Data extract ->

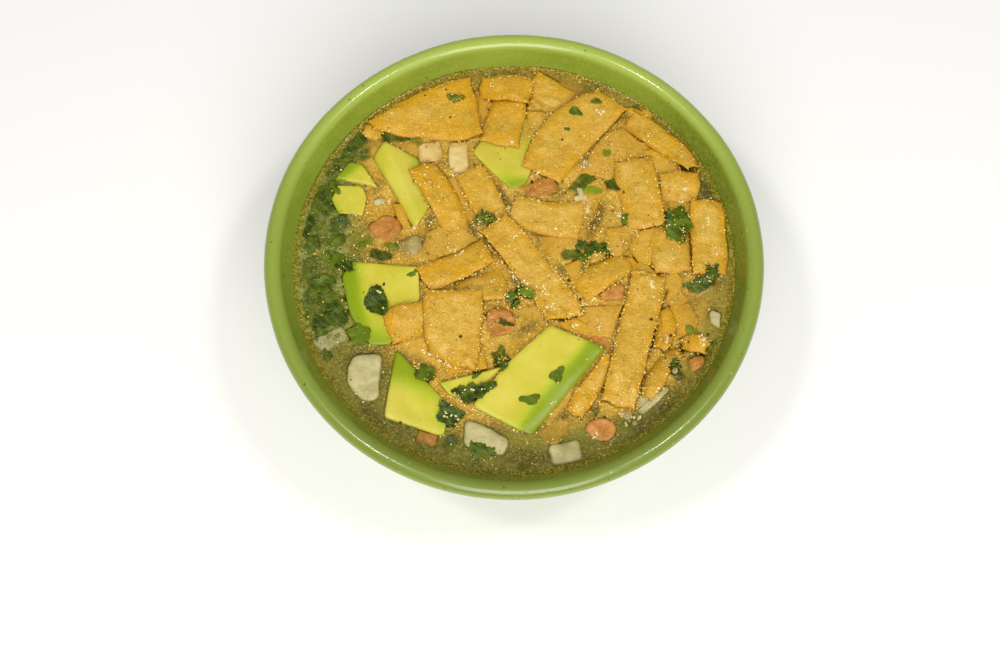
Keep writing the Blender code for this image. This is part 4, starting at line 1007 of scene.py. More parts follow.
surfaceMap = np.maximum(foodMap, level + creepMap)
edgeMap = np.hypot(*np.gradient(blurred(surfaceMap, 0.4), mapCell))
rng = np.random.default_rng(31)


# Random places on the soup, likelier where the weight map is high
def sprinkle(weight, count):
    chance = (weight / weight.sum()).ravel()
    picked = rng.choice(chance.size, size=count, p=chance)
    i, j = np.unravel_index(picked, weight.shape)
    x = i * mapCell - mapReach + rng.uniform(-0.5, 0.5, count) * mapCell
    y = j * mapCell - mapReach + rng.uniform(-0.5, 0.5, count) * mapCell
    return np.column_stack([x, y, readMap(surfaceMap, x, y)])


axis = np.arange(mapSize) * mapCell - mapReach
mapX, mapY = np.meshgrid(axis, axis, indexing="ij")
mapRadius = np.hypot(mapX, mapY)
dropReach = 70.0  # no drop or grain lies nearer to the wall
onSoup = (mapRadius < dropReach).astype(float)
openBroth = onSoup * (foodMap < level - 0.2)
onStrips = onSoup * (foodMap > level + 0.1) * (stripMap >= foodMap - 0.05)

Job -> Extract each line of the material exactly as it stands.

Problem solution ->
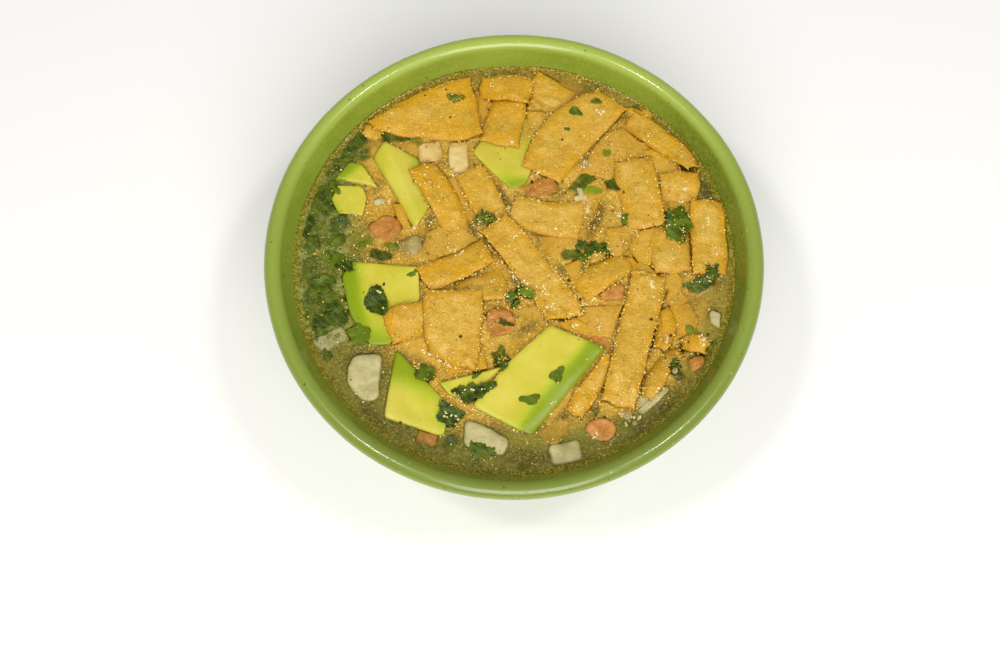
Keep writing the Blender code for this image. This is part 4, starting at line 1007 of scene.py. More parts follow.
surfaceMap = np.maximum(foodMap, level + creepMap)
edgeMap = np.hypot(*np.gradient(blurred(surfaceMap, 0.4), mapCell))
rng = np.random.default_rng(31)


# Random places on the soup, likelier where the weight map is high
def sprinkle(weight, count):
    chance = (weight / weight.sum()).ravel()
    picked = rng.choice(chance.size, size=count, p=chance)
    i, j = np.unravel_index(picked, weight.shape)
    x = i * mapCell - mapReach + rng.uniform(-0.5, 0.5, count) * mapCell
    y = j * mapCell - mapReach + rng.uniform(-0.5, 0.5, count) * mapCell
    return np.column_stack([x, y, readMap(surfaceMap, x, y)])


axis = np.arange(mapSize) * mapCell - mapReach
mapX, mapY = np.meshgrid(axis, axis, indexing="ij")
mapRadius = np.hypot(mapX, mapY)
dropReach = 70.0  # no drop or grain lies nearer to the wall
onSoup = (mapRadius < dropReach).astype(float)
openBroth = onSoup * (foodMap < level - 0.2)
onStrips = onSoup * (foodMap > level + 0.1) * (stripMap >= foodMap - 0.05)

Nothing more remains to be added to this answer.